Times Higher Education reported in November that concerns had been raised about a paper on planar cell polarity, which originated from the laboratory of Jeffrey Axelrod of Stanford University's School of Medicine and which was published in Cell in June 2008.

Five researchers from four research groups across three countries wrote to Cell to complain that the discovery outlined in the paper was not as new as it suggested, and that the paper did not properly credit their own earlier findings.

In particular, they complained that similar findings published in the journal Development in October 2004 were not properly cited.
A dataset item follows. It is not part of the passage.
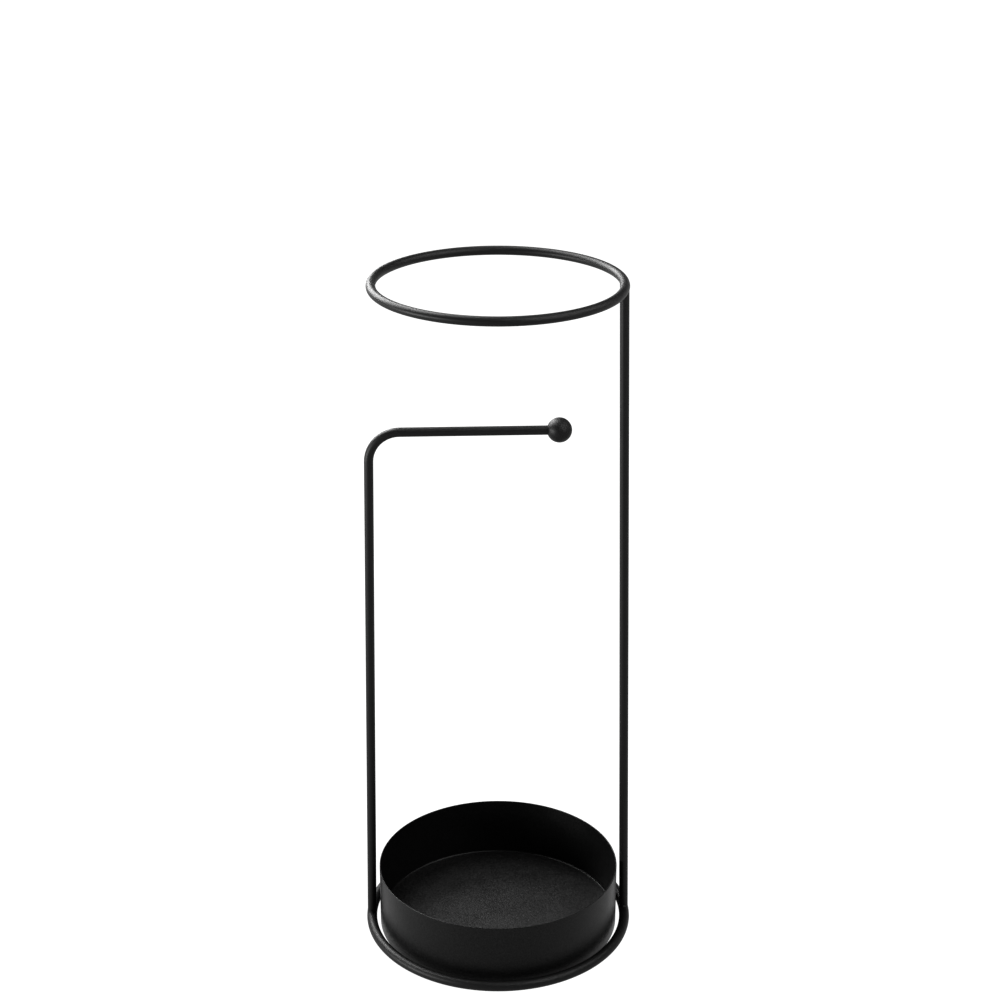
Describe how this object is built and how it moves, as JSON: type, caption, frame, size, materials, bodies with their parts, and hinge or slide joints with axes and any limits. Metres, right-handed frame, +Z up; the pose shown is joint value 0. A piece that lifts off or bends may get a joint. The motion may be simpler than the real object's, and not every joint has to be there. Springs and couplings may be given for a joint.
{
  "type": "umbrella stand",
  "caption": "Round-bar metal umbrella stand: a top ring holds long umbrellas, a side hook arm with a ball end holds folded ones, and a lift-out drip tray stands in the base ring.",
  "frame": {"origin": "on the floor, on the vertical axis of the two rings", "axes": "+Z up; +X along the hook arm, from the hook post towards the post that carries the top ring; -Y is the front"},
  "size_m": [0.25, 0.25, 0.63],
  "materials": {
    "frame_black": "satin black powder coat on steel bar",
    "tray_black": "fine-textured black powder coat on steel sheet",
    "screw_steel": "dull zinc-plated steel"
  },
  "bodies": {
    "stand": {"base_ring": "frame_black", "right_post": "frame_black", "hook_post": "frame_black", "top_ring": "frame_black", "post_welds": "frame_black", "knob_grub_screw": "screw_steel", "ball_knob": "frame_black"},
    "tray": {"tray_wall": "tray_black", "tray_floor": "tray_black", "tray_corner_bead": "tray_black"}
  },
  "joints": [
    {"name": "tray_lift", "type": "slide", "parent": "stand", "child": "tray", "axis": [0, 0, 1], "range_m": [0, 0.1]}
  ]
}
The complainants were told by Cell, which does not print contributors' letters, that they could make their case by posting a comment on its website. They rejected the offer and instead published a response in another journal, Current Biology.

Development then sought advice on whether Cell's response was sufficient from COPE, a UK-registered charity concerned with the integrity of peer-reviewed publications whose members include the editors of both Development and Cell.

The advice from COPE, passed to Times Higher Education, said that editors have a duty to "encourage debate" and publish "cogent criticisms of published work".

While the aggrieved researchers should - "if nothing else is available" - be "encouraged to make a comment on the website", COPE acknowledged that this might be insufficient because web comments are "not citable" academically and do not carry unique identifying numbers.

COPE suggested that the aggrieved researchers could complain to a "higher authority", such as the journal's publisher or a learned society. COPE said: "Is something published if it appears on a website or does it have to be citable? ... (We will) look again at (our) code of conduct with a view to clarifying what it meant by 'published'."

One of the scientists making the complaint, Peter Lawrence of the MRC Laboratory of Molecular Biology at the University of Cambridge, said he was glad to see COPE giving the case some support, but he was disappointed that Cell would take no action.

"It must have been unprecedented to have letters from so many different groups complaining about one paper, and I don't think (Cell) did enough," Professor Lawrence said. "They should offer us authors a proper right to reply about the paper."

Jim Smith, editor of Development, said that significant complaints against a paper should be published with "equivalent publication status" to the original article.

"This means that it should be citable, have a digital object identifier and be linked to from the original article. This is vital to allow the readers of that original article to be aware of the debate and ... the community to be accurately directed," he said.

Stanford's School of Medicine has said that after a review of the papers, it has rejected any suggestion of research misconduct and will take no further action. Cell declined to comment on the COPE decision.